La Cop29 si svolge proprio nelle ultime settimane prima dell’insediamento di Donald Trump alla Casa Bianca, il cui legame con l’industria dei combustibili fossili è acclarato. Sarà l’Unione europea, reduce dalle elezioni che hanno rinnovato Parlamento e – indirettamente – Commissione, ad assumersi quel ruolo di leadership che l’amministrazione repubblicana difficilmente vorrà avere? Ci vorrà ancora tempo per capirlo, ma questa Cop29 potrà far trapelare qualche indizio.

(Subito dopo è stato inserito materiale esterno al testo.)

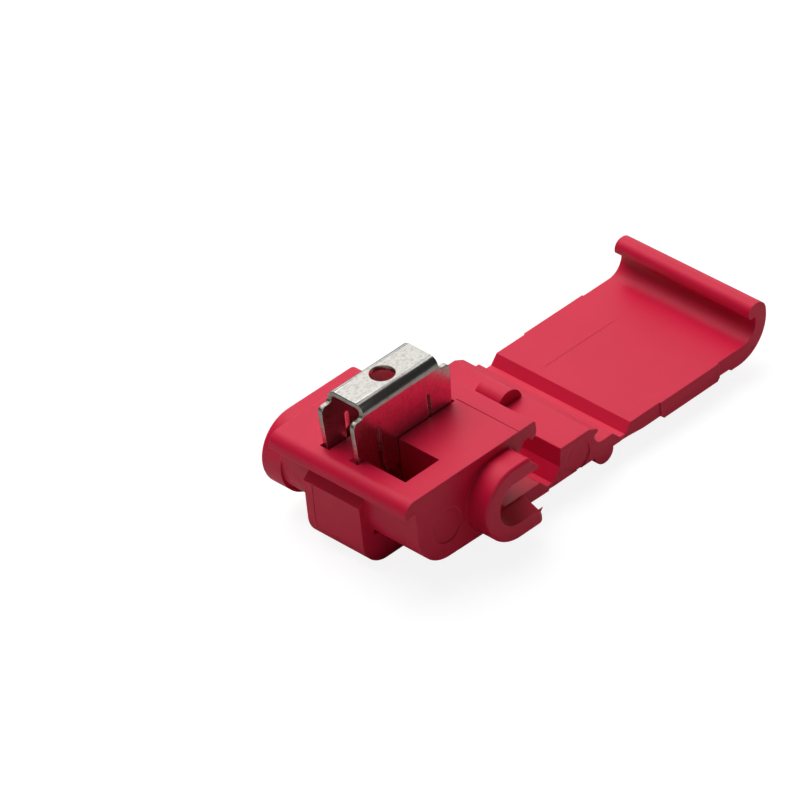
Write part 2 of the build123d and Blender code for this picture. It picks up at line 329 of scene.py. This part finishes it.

Quel che è certo è che, al di là degli orientamenti politici, è il mercato a chiedere la transizione ecologica. Un percorso che le industrie hanno già avviato, mettendolo al centro della propria strategia di crescita per i prossimi decenni. Lo dimostra la lettera aperta pubblicata alla vigilia della Cop29 dalla Alliance of ceo climate leaders, che riunisce i dirigenti di aziende che insieme fatturano 4mila miliardi di dollari l’anno e danno lavoro a 12 milioni di persone. Le richieste, a guardarle bene, non sono troppo diverse da quelle avanzate dalle ong ambientaliste: fare promesse di riduzione delle emissioni ambiziose e credibili, incrementare (e di molto) i flussi finanziari per il clima, rimuovere gli ostacoli alla transizione energetica, puntare sulle nuove tecnologie.

Cosa aspettarsi dalla Cop29

Fare presto. Leggendo i rapporti scientifici o gli appelli delle aziende, è sempre questa l’esortazione che traspare: fare presto. Non è detto che ci si riesca. La Cop16 sulla biodiversità che si è appena chiusa a Cali, in Colombia, ne è un esempio. Nel bel mezzo di una crisi conclamata, che ha visto – tra le altre cose – crollare del 73 per cento l’abbondanza delle popolazioni di vertebrati selvatici in cinquant’anni, i delegati hanno preso tempo. Rinviando ancora una volta iniziative che sarebbero state dirimenti, a partire dall’istituzione di un Fondo per la biodiversità. Ed è vero che qualsiasi iter negoziale segue delle logiche che sono fatte anche di tecnicismi, tentativi, compromessi. Ma è vero anche che sul clima non c’è più niente da scoprire, perché la scienza ci ha già detto tutto. Sappiamo qual è il problema (l’aumento delle emissioni) e qual è la soluzione (smettere di bruciare combustibili fossili). La scienza ha fatto la sua parte, una parte del mondo industriale anche, la società civile è sempre più consapevole. La politica deve chiudere il cerchio.